Exercise instructions >> Return, unaltered, every line from the beginning of the material below up to and including the one with "layers below it: two".

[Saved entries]
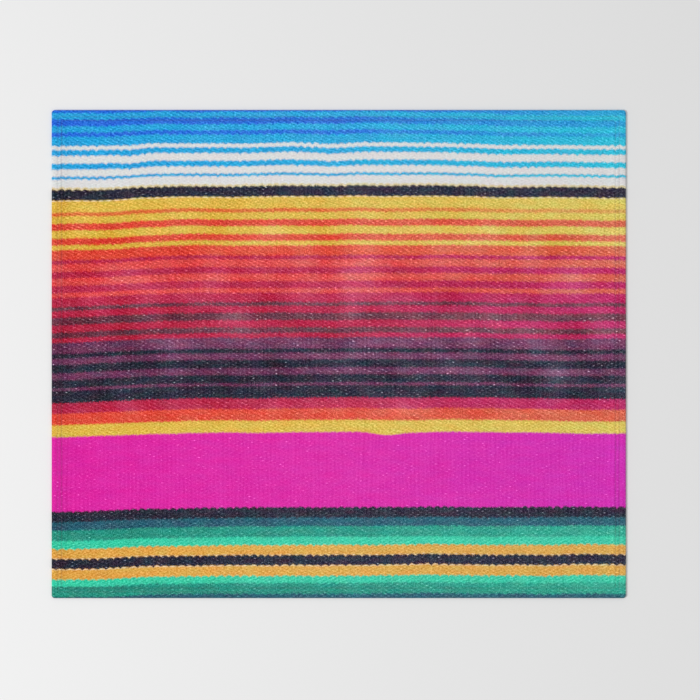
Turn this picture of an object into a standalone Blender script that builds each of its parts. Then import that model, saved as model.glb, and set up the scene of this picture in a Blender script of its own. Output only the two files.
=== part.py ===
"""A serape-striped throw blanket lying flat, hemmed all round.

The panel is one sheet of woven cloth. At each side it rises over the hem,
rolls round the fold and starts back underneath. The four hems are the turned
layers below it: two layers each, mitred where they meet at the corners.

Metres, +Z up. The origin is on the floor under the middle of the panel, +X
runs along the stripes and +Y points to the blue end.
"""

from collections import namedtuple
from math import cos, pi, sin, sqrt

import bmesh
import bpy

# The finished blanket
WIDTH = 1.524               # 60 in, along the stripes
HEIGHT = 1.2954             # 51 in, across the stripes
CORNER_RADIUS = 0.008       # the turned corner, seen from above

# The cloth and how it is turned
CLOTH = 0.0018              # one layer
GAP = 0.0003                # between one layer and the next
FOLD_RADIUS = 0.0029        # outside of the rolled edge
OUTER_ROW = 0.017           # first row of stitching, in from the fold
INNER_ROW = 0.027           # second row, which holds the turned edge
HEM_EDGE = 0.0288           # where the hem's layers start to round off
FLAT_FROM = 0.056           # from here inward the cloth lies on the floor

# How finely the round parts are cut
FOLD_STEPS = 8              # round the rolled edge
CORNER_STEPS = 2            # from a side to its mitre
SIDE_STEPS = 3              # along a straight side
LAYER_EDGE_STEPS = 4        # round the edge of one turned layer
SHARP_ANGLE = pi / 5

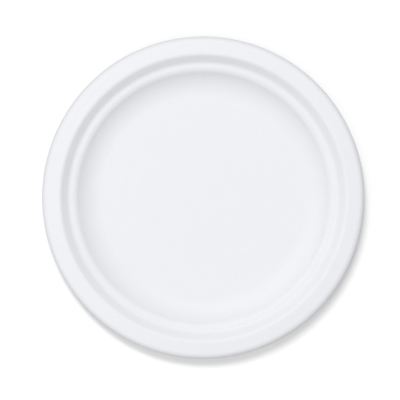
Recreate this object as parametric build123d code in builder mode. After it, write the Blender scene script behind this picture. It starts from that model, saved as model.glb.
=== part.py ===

The response >>
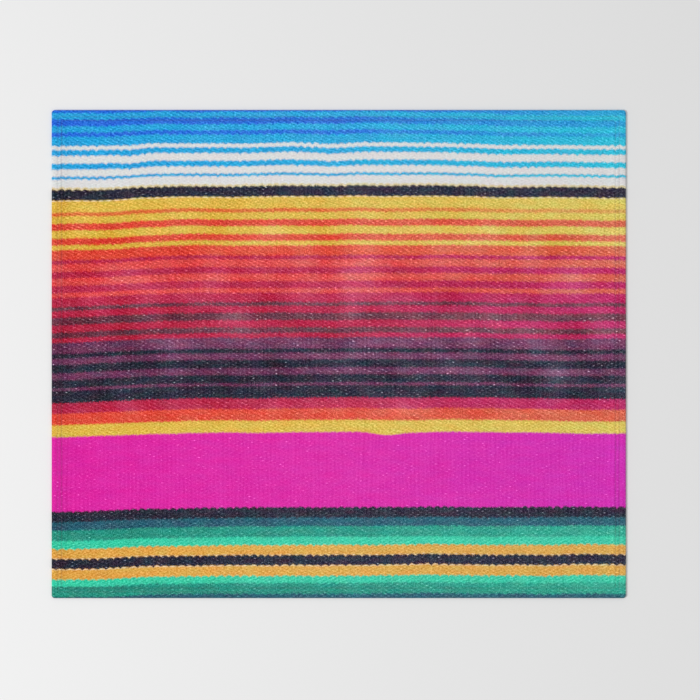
Turn this picture of an object into a standalone Blender script that builds each of its parts. Then import that model, saved as model.glb, and set up the scene of this picture in a Blender script of its own. Output only the two files.
=== part.py ===
"""A serape-striped throw blanket lying flat, hemmed all round.

The panel is one sheet of woven cloth. At each side it rises over the hem,
rolls round the fold and starts back underneath. The four hems are the turned
layers below it: two layers each, mitred where they meet at the corners.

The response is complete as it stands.